The FAQ hence made it clear that free services, like ATM withdrawals and cheque book issuance, provided by banks to customers will not attract GST. It added that the CGST Act, 2017 specifically excludes money and securities. The former, as defined in the Act, includes instruments like cheques, drafts, pay orders, promissory notes, letters of credit, et al. "Therefore, activities that are only transactions in such instruments would be outside the definition of service. This would include transactions in Commercial Paper and Certificate of Deposit (as they are in the nature of promissory notes), issuance of drafts or letters of credit, etc," it explained.

However, any "related activity" for which a separate consideration is charged would come under GST's ambit "if other elements of taxability" are present. So, for example, GST would be levied on any service charge tacked on for making drafts. Significantly, any additional interest slapped on customers for defaulting in repaying loan instalments will be liable to GST. The same is true for charges imposed on late payment of credit card dues. "Services provided by banks to RBI would be taxable as these are not covered by any of the exemptions or excluded from the purview of GST under the CGST Act, 2017 or under the IGST Act, 2017," it added. The FAQ further explained finance lease as a method of borrowing against the asset and made it clear that "interest on finance lease transactions will be taxable under GST".

Pratik Jain, PwC Partner & Leader, Indirect Tax, said that the FAQs are very significant as globally the financial service sector is considered as most complex from GST standpoint. "Transactions relating to securitisation, derivatives, future and forward contracts have been clarified to be exempt from GST, which have been debated since introduction of GST. While few aspects such as taxability of transactions between Indian and overseas offices of same bank still need some more clarity, industry would welcome the government's initiative," said Jain.

The FAQ section on the insurance sector made clear that "The service of re-insurance falls within the scope of supply, and is chargeable to GST." The purchase of insurance policies by NRIs, where the premium is paid through the Non-Resident External Bank account, will also attract GST. That is because the amounts from such accounts are paid in Indian Rupees and "are not received in convertible foreign exchange", hence life insurance services here are treated as "inter-State supplies and subject to GST".

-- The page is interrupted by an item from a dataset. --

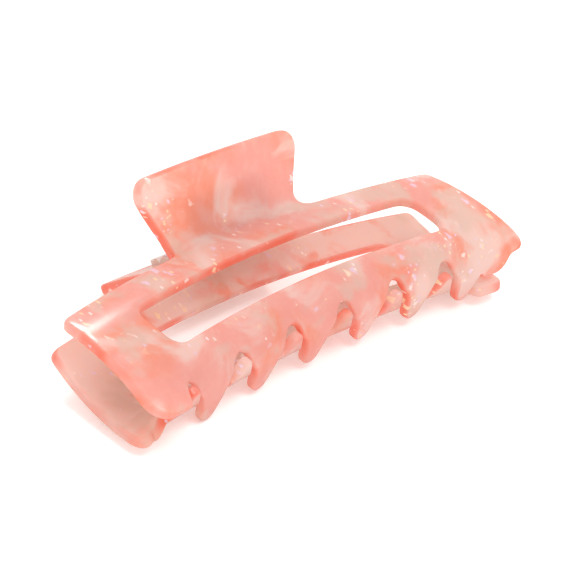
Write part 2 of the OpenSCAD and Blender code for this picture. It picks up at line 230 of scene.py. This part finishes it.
def plate_outline(teeth):
    """Outline of the flat plate in (x, -s), anticlockwise."""
    first, slot_w, slot_y, tooth_w, tip_w, reach, tab_half, shoulder = teeth
    left, right = first - PITCH / 2 - slot_w / 2, first + (TEETH - 0.5) * PITCH - slot_w / 2
    end_s = BELLY_LEN + END_LEN - 0.1
    pts = [(-HALF + 0.05, -end_s + 0.5, BLOCK_MESH_R), (left, -end_s, 0.8)]
    slot_r = slot_w / 2
    root_y = slot_y + slot_r
    for i in range(TEETH):
        xs = first + (i - 0.5) * PITCH
        xc = xs + PITCH / 2
        for a in np.linspace(180, 0, ARC_POINTS):
            x = xs + slot_r * math.cos(math.radians(a))
            y = root_y - slot_r * math.sin(math.radians(a))
            pts.append((x, -s_at_across(y), 0))
        pts.append((xc - tooth_w / 2, -s_at_across(0), 0))
        r = tip_w / 2
        for a in np.linspace(180, 0, ARC_POINTS):
            pts.append((xc + r * math.cos(math.radians(a)),
                        -s_at_across(reach - r + r * math.sin(math.radians(a))), 0))
        pts.append((xc + tooth_w / 2, -s_at_across(0), 0))
    pts += [(right - 1.5, -s_at_across(shoulder), 0), (right + SHOULDER_RUN - 2, -s_at_across(shoulder), 1.5),
            (right + SHOULDER_RUN - 0.5, -end_s + 1.2, 0), (HALF - 0.35, -end_s + 1.2, 3.0)]
    pts.append((UPPER_HALF, -edge_s(UPPER_HALF), CORNER_R))
    wide = TAB_ROOT + 5
    for x in np.linspace(UPPER_HALF - 4, wide, 8):
        pts.append((x, -edge_s(x), 0))
    root = -edge_s(TAB_ROOT) + 0.3
    pts += [(TAB_ROOT, root, TAB_FILLET), (tab_half, -TIP_S, TAB_CORNER_R),
            (-tab_half, -TIP_S, TAB_CORNER_R), (-TAB_ROOT, root, TAB_FILLET)]
    for x in np.linspace(-wide, -UPPER_HALF + 4, 8):
        pts.append((x, -edge_s(x), 0))
    pts.append((-UPPER_HALF, -edge_s(UPPER_HALF), CORNER_R))
    return resample(rounded(pts), OUTLINE_STEP, 4)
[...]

On whether GST will be levied on the exit-load of mutual funds, the department said exit load in the form of a fee (whether or not as a fixed percentage of the investment) is liable to GST. "Even if the exit load is in the form of units in the fund, it may be concluded that the consideration received in money was later converted to NAV units," it added.

The FAQ also made it clear that brokerage earned in stock broking service is liable to GST. Moreover, any interest/ delayed payment charges charged for delay in payment of brokerage amount/settlement obligations/margin trading facility shall also come under the GST ambit.

While the document is certainly very comprehensive, CBIC could do more to introduce transparency and clarity. According to Jain, further clarifications around services provided by multiple branches and to multiple locations of customers would provide much-needed certainty to the industry and reduce possibility of litigation.